Leaders should treat automation as an operating capability, not a one-time project. That means planning for governance and support from the start.

How Neotechie Can Help

Neotechie helps organizations reduce manual work through governed RPA and agentic automation programs across finance, HR, RCM, operational support, audit, security, tax, and regulatory reporting workflows. The team supports process discovery, bot design, development, integrations, exception handling, monitoring, and ongoing operations.

Neotechie works across leading RPA and automation platforms, including Automation Anywhere, UiPath, and Microsoft Power Automate. Its focus is senior-led, production-grade delivery, so automation is designed for reliability, governance, adoption, and measurable business outcomes.

Conclusion

RPA companies are important because business operations need more than software bots. They need governed automation programs that reduce repetitive work, improve visibility, protect controls, and remain reliable after go-live.

To evaluate where automation can improve your operations and how to support it in production, Explore Neotechie’s automation services.

Frequently Asked Questions

Q. What should business leaders look for in RPA companies?

Leaders should look for process understanding, governance discipline, integration capability, exception handling, testing rigor, and post go-live support.
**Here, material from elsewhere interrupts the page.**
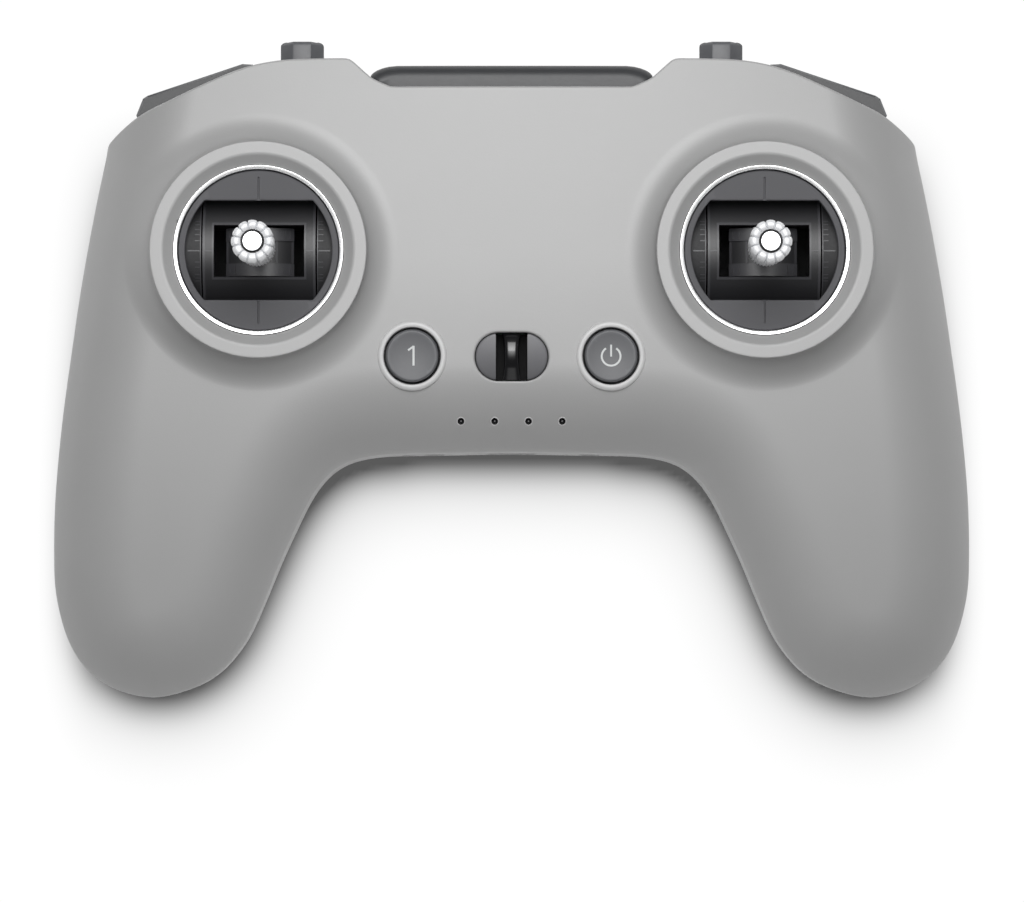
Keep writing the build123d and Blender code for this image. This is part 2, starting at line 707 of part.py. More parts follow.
# ---------------------------------------------------------------- main board
CAN_X, CAN_Y = 9, 26
BUZZER_X, BUZZER_Y = -14, 15
with BuildPart() as main_board:
    with BuildSketch(Plane.XY.offset(MAIN_BOARD_Z)):
        with Locations((0, 20.0)):
            RectangleRounded(53.0, 52.0, 1.5)
        with Locations(*[place for post in MAIN_BOARD_POSTS for place in both(*post)]):
            Circle(0.95, mode=Mode.SUBTRACT)
        # clearance round the case screw posts at the antenna end
        with Locations(*both(*CASE_SCREWS[2])):
            Circle(3.6, mode=Mode.SUBTRACT)
    extrude(amount=BOARD_T)
pieces["main_board"] = main_board.part

with BuildPart() as shield_can:
    with Locations((CAN_X, CAN_Y, MAIN_TOP_Z + 0.02)):
        block(24, 20, 2.4)
        block(23.4, 19.4, 2.2, Mode.SUBTRACT)
pieces["shield_can"] = shield_can.part

# x, y, then length, width and height
CHIPS = (
    (CAN_X, CAN_Y, 10, 10, 1.2),
    (-14, 30, 7, 7, 1.0),
    (-12, 4, 6, 5, 1.1),
    (14, 6, 5, 4, 1.3),
)
with BuildPart() as board_chips:
    for x, y, length, width, height in CHIPS:
        with Locations((x, y, MAIN_TOP_Z)):
            block(length, width, height)
pieces["board_chips"] = board_chips.part

with BuildPart() as buzzer:
    with Locations((BUZZER_X, BUZZER_Y, MAIN_TOP_Z)):
        rod(4.5, 2.5)
        bore(0.9, 3)
pieces["buzzer"] = buzzer.part

# ---------------------------------------------------------------- USB
with BuildPart() as usb_receptacle:
    with BuildSketch(Plane.XZ.offset(7.0)):
        with Locations((0, USB_Z)):
            SlotOverall(8.94, 3.2)
    extrude(amount=7.3)
    with BuildSketch(Plane.XZ.offset(8.6)):
        with Locations((0, USB_Z)):
            SlotOverall(8.34, 2.56)
    extrude(amount=7.3, mode=Mode.SUBTRACT)
    # contact tongue
    with Locations((0, -10.8, USB_Z)):
        Box(6.7, 4.6, 0.7)
pieces["usb_receptacle"] = usb_receptacle.part

with BuildPart() as usb_board:
    with Locations((0, -5.5, 13.9)):
        block(16, 8, BOARD_T)
pieces["usb_board"] = usb_board.part

# ---------------------------------------------------------------- battery and antennas
with BuildPart() as battery:
    with Locations((0, 28, 2.5)):
        block(50, 27, 9.6)
    fillet(battery.edges().filter_by(Axis.X), 1.6)
pieces["battery_pack"] = battery.part

CABLE_START, CABLE_DIR = (10.0, 41.55, 9.0), (0, 1, 0.1)
with BuildPart() as battery_cable:
    with BuildLine():
        Spline(
            CABLE_START, (10.3, 43.6, 10.6), (8.4, 43.6, 13.8), (7.0, 42.4, 16.9),
            tangents=(CABLE_DIR, (0, -0.2, 1)),
        )
    with BuildSketch(Plane(origin=CABLE_START, z_dir=CABLE_DIR)):
        Circle(0.7)
    sweep()
pieces["battery_cable"] = battery_cable.part

with BuildPart() as antenna_boards:
    with Locations(*both(13.5, 47.2, 21.5)):
        block(18, 1.0, 10.5)
pieces["antenna_boards"] = antenna_boards.part

COAX_RUN = ((9.0, 46.0, 23.0), (8.0, 44.0, 24.0), (6.0, 41.0, 22.0), (6.0, 39.5, 19.6))
with BuildPart() as coax:
    for sign in (-1, 1):
        with BuildLine(mode=Mode.PRIVATE) as run:
            Spline(*[(sign * x, y, z) for x, y, z in COAX_RUN])
        with BuildSketch(Plane(origin=run.line @ 0, z_dir=run.line % 0)):
            Circle(0.45)
        sweep(path=run.line)
pieces["antenna_coax"] = coax.part

# ---------------------------------------------------------------- case screws and plugs
with BuildPart() as case_screws:
    for x, y in CASE_SCREWS:
        skin_z = float(rear_z(x, y))
        with Locations(*both(x, y, skin_z + 2.2)):
            rod(2.1, 1.8)
            bore(0.9, 0.8)
        with Locations(*both(x, y, skin_z + 3.0)):
            rod(1.05, float(part_z(y)) + 5.6 - skin_z - 3.0)
pieces["case_screws"] = case_screws.part

# plugs over the screws in the grips
with BuildPart() as screw_plugs:
    with Locations(*both(*CASE_SCREWS[0], 0.15)):
        rod(2.15, 1.6)
pieces["screw_plugs"] = screw_plugs.part

# ---------------------------------------------------------------- toggles
for side, sign in SIDES:
    toggle_x = sign * TOGGLE_X
    hinge = (toggle_x, TOGGLE_Y, TOGGLE_Z)
    with BuildPart() as lever:
        with BuildSketch(facing_x(hinge, -TOGGLE_WIDTH / 2)):
            with BuildLine():
                Polyline(
                    (0, 2.6), (10.35, 2.3), (12.35, 1.2), (12.35, -1.2), (10.35, -2.3), (0, -2.6),
                    close=True,
                )
            make_face()
            Circle(3.0)
            Circle(1.05, mode=Mode.SUBTRACT)
        extrude(amount=TOGGLE_WIDTH)
        chamfer(lever.faces().sort_by(Axis.Y)[-1].edges().filter_by(Axis.Z), 1.0)
    pieces[f"toggle_lever_{side}"] = lever.part

    with BuildPart() as toggle_pin:
        with BuildSketch(facing_x(hinge, -5.0)):
            Circle(1.0)
        extrude(amount=10.0)
    pieces[f"toggle_pin_{side}"] = toggle_pin.part

    # back wall with a cheek on each side of the lever
    with BuildPart() as housing:
        with Locations((toggle_x, 38.7, 20.2)):
            block(9.9, 3.2, 12.0)
        for end in (-1, 1):
            with Locations((toggle_x + end * 4.5, 37.1, 20.2)):
                Box(0.9, 12.6, 11.2, align=(Align.CENTER, Align.MIN, Align.MIN))
        with BuildSketch(facing_x(hinge, -6)):
            Circle(1.0)
        extrude(amount=12, mode=Mode.SUBTRACT)
    pieces[f"toggle_housing_{side}"] = housing.part

# ---------------------------------------------------------------- shoulders
# Left-hand pieces are built on the right shoulder and mirrored.
DIAL_U, DIAL_N, DIAL_R = 3.0, -6.5, 5.5
PAUSE_U, CONTROL_Z = -6.4, 20.0        # pause button place, height of the shoulder buttons


def bezel_block():
    """Bezel with a recess along its outer face."""
    with BuildPart() as bezel:
        with BuildSketch(shoulder.offset(SHOULDER_Z0)):
            with BuildLine():
                Polyline(*BEZEL, close=True)
            make_face()
        extrude(amount=SHOULDER_H)
        with BuildSketch(shoulder.offset(SHOULDER_Z0 + 1.6)):
            with BuildLine():
                Polyline((-12, 3), (13, 3), (10.0, -1.5), (-9.6, -1.5), close=True)
            make_face()
        extrude(amount=SHOULDER_H - 3.2, mode=Mode.SUBTRACT)
    return bezel.part


with BuildPart() as bezel_left:
    add(bezel_block())
    with BuildSketch(shoulder.offset(16.5)):
        with Locations((DIAL_U, DIAL_N)):
            Circle(DIAL_R + 0.4)
        with Locations((DIAL_U, DIAL_N - 4)):
            Rectangle(7.0, 8.0)
    extrude(amount=7.0, mode=Mode.SUBTRACT)
    with BuildSketch(shoulder.offset(14.4)):
        with Locations((DIAL_U, DIAL_N)):
            Circle(1.05)
    extrude(amount=11.2, mode=Mode.SUBTRACT)
    with BuildSketch(facing_out(PAUSE_U, CONTROL_Z, -10)):
        Circle(2.45)
    extrude(amount=10, mode=Mode.SUBTRACT)
pieces["shoulder_bezel_left"] = bezel_left.part.mirror(Plane.YZ)

with BuildPart() as dial:
    with BuildSketch(shoulder.offset(16.9)):
        with Locations((DIAL_U, DIAL_N)):
            Circle(DIAL_R)
            with PolarLocations(DIAL_R + 0.15, 24):
                Circle(0.35, mode=Mode.SUBTRACT)
    extrude(amount=6.2)
    with BuildSketch(shoulder.offset(14.5)):
        with Locations((DIAL_U, DIAL_N)):
            Circle(1.0)
    extrude(amount=11.0)
pieces["gimbal_dial"] = dial.part.mirror(Plane.YZ)

with BuildPart() as pause_button:
    with BuildSketch(facing_out(PAUSE_U, CONTROL_Z, -7.0)):
        Circle(2.4)
    extrude(amount=6.2)
    chamfer(pause_button.edges().filter_by(GeomType.CIRCLE).sort_by(Axis.Y)[-1:], 0.4)
pieces["pause_button"] = pause_button.part.mirror(Plane.YZ)

with BuildPart() as pause_switch:
    with BuildSketch(facing_out(PAUSE_U, CONTROL_Z, -9.4)):
        Circle(2.2)
    extrude(amount=1.2)
pieces["pause_switch"] = pause_switch.part.mirror(Plane.YZ)

with BuildPart() as bezel_right:
    add(bezel_block())
    with BuildSketch(facing_out(0.0, CONTROL_Z, -10)):
        RectangleRounded(15.2, 8.6, 2.0)
    extrude(amount=10, mode=Mode.SUBTRACT)
pieces["shoulder_bezel_right"] = bezel_right.part

with BuildPart() as shutter:
    with BuildSketch(facing_out(0.0, CONTROL_Z, -6.8)):
        RectangleRounded(15.0, 8.4, 1.9)
    extrude(amount=6.2)
    outward = Axis((0, 0, 0), (-ALONG_Y, ALONG_X, 0))
    fillet(shutter.faces().sort_by(outward)[-1].edges(), 0.8)
pieces["shutter_button"] = shutter.part

with BuildPart() as shutter_switch:
    with BuildSketch(facing_out(0.0, CONTROL_Z, -9.4)):
        Rectangle(6.0, 6.0)
    extrude(amount=1.1)
pieces["shutter_switch"] = shutter_switch.part

# ---------------------------------------------------------------- export
os.makedirs("parts", exist_ok=True)
for name, part in pieces.items():
    part.label = name
    export_step(part, f"parts/{name}.step")
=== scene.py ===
"""Handheld controller with two gimbal sticks, with a white floor, lighting and a camera.

It lies on its back: +Z points out of the front face, +Y to the top edge and -X to the left side.
Shapes are worked out in millimetres; each mesh is turned into metres as it is made.
"""
import json
import math

import bmesh
import bpy
import numpy as np
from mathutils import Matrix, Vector, kdtree
from mathutils.geometry import delaunay_2d_cdt


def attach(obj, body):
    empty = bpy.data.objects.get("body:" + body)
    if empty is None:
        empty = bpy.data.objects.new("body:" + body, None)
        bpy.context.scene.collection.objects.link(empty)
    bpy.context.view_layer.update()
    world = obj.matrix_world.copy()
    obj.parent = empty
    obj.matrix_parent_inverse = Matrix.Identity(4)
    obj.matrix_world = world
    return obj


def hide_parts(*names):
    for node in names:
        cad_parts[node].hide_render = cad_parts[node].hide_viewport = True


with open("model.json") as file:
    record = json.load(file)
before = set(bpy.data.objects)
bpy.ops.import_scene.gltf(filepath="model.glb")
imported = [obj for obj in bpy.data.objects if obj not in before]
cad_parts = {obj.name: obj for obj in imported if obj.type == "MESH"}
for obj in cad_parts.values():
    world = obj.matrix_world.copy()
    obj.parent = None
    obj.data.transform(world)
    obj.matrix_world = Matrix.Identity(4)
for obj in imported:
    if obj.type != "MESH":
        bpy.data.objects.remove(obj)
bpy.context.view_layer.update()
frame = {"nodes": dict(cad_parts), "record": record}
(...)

Platform knowledge is useful, but business reliability depends on the full operating model.

Q. Are RPA companies only useful for large enterprises?

No, RPA companies can help any organization with repetitive, rules-based work that affects cost, accuracy, or service speed. The key is choosing workflows with clear business value and stable rules.

Q. Why do RPA projects fail after launch?

They often fail because teams automate a task without planning for process variation, source system changes, exceptions, monitoring, and ownership. A reliable RPA program treats support and governance as part of the original design.